> **Written request**
Copy every line, exactly and only, from the line containing "obj.parent = empty" to the line containing "return vectors /", both lines included.

> **Available data**

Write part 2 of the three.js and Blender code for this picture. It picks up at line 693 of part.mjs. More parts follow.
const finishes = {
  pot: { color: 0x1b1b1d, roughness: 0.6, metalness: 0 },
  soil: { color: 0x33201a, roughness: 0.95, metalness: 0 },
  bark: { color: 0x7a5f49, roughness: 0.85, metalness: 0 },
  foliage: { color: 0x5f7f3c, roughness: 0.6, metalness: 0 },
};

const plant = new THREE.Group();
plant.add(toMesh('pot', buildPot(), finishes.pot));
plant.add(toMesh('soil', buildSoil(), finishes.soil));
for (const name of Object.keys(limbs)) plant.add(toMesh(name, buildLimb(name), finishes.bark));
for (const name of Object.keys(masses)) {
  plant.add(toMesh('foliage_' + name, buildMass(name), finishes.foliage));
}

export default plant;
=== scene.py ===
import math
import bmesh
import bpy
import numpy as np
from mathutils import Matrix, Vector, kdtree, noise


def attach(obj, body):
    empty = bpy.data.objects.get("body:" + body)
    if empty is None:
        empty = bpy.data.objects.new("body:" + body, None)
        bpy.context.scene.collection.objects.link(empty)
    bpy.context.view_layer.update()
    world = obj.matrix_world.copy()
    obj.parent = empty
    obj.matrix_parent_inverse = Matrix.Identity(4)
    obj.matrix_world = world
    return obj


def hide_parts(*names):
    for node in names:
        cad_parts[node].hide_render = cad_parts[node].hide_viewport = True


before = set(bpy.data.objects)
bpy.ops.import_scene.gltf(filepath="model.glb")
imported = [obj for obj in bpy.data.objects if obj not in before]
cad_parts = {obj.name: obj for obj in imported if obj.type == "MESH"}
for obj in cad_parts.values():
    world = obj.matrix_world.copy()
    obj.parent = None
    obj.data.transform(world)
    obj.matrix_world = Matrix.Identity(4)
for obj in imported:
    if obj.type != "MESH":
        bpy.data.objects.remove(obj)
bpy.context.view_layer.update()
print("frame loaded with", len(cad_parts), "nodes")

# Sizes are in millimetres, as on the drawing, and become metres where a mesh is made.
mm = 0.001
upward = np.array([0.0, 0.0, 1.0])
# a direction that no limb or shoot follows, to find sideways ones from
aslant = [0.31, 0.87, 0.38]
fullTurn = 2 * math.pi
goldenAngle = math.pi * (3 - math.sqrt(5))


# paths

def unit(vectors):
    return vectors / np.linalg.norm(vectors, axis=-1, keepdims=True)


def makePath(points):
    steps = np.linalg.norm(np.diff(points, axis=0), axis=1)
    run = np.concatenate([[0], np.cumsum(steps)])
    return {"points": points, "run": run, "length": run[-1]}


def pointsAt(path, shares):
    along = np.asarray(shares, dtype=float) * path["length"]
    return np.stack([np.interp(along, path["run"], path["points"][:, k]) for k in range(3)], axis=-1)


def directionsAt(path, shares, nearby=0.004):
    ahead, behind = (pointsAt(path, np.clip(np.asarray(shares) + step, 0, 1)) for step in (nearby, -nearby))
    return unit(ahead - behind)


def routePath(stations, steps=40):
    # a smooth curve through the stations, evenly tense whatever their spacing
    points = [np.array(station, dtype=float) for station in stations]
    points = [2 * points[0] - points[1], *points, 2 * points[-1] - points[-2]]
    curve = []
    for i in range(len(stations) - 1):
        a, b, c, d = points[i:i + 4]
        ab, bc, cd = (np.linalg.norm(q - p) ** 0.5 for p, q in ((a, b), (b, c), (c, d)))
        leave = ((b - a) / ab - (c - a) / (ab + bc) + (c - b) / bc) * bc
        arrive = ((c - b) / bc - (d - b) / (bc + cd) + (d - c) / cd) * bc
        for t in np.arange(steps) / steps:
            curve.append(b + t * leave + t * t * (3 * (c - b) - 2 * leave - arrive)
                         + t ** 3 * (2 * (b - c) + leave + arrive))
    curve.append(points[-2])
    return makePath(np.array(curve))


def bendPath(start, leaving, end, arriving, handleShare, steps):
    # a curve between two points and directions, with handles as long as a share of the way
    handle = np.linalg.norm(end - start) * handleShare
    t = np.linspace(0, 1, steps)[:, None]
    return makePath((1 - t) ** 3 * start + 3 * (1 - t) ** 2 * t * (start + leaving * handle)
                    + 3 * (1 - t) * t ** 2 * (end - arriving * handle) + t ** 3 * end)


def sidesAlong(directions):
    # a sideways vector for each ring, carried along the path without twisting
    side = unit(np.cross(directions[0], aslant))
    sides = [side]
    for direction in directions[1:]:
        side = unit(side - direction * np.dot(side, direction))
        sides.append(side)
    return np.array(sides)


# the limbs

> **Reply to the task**
    obj.parent = empty
    obj.matrix_parent_inverse = Matrix.Identity(4)
    obj.matrix_world = world
    return obj


def hide_parts(*names):
    for node in names:
        cad_parts[node].hide_render = cad_parts[node].hide_viewport = True


before = set(bpy.data.objects)
bpy.ops.import_scene.gltf(filepath="model.glb")
imported = [obj for obj in bpy.data.objects if obj not in before]
cad_parts = {obj.name: obj for obj in imported if obj.type == "MESH"}
for obj in cad_parts.values():
    world = obj.matrix_world.copy()
    obj.parent = None
    obj.data.transform(world)
    obj.matrix_world = Matrix.Identity(4)
for obj in imported:
    if obj.type != "MESH":
        bpy.data.objects.remove(obj)
bpy.context.view_layer.update()
print("frame loaded with", len(cad_parts), "nodes")

# Sizes are in millimetres, as on the drawing, and become metres where a mesh is made.
mm = 0.001
upward = np.array([0.0, 0.0, 1.0])
# a direction that no limb or shoot follows, to find sideways ones from
aslant = [0.31, 0.87, 0.38]
fullTurn = 2 * math.pi
goldenAngle = math.pi * (3 - math.sqrt(5))


# paths

def unit(vectors):
    return vectors / np.linalg.norm(vectors, axis=-1, keepdims=True)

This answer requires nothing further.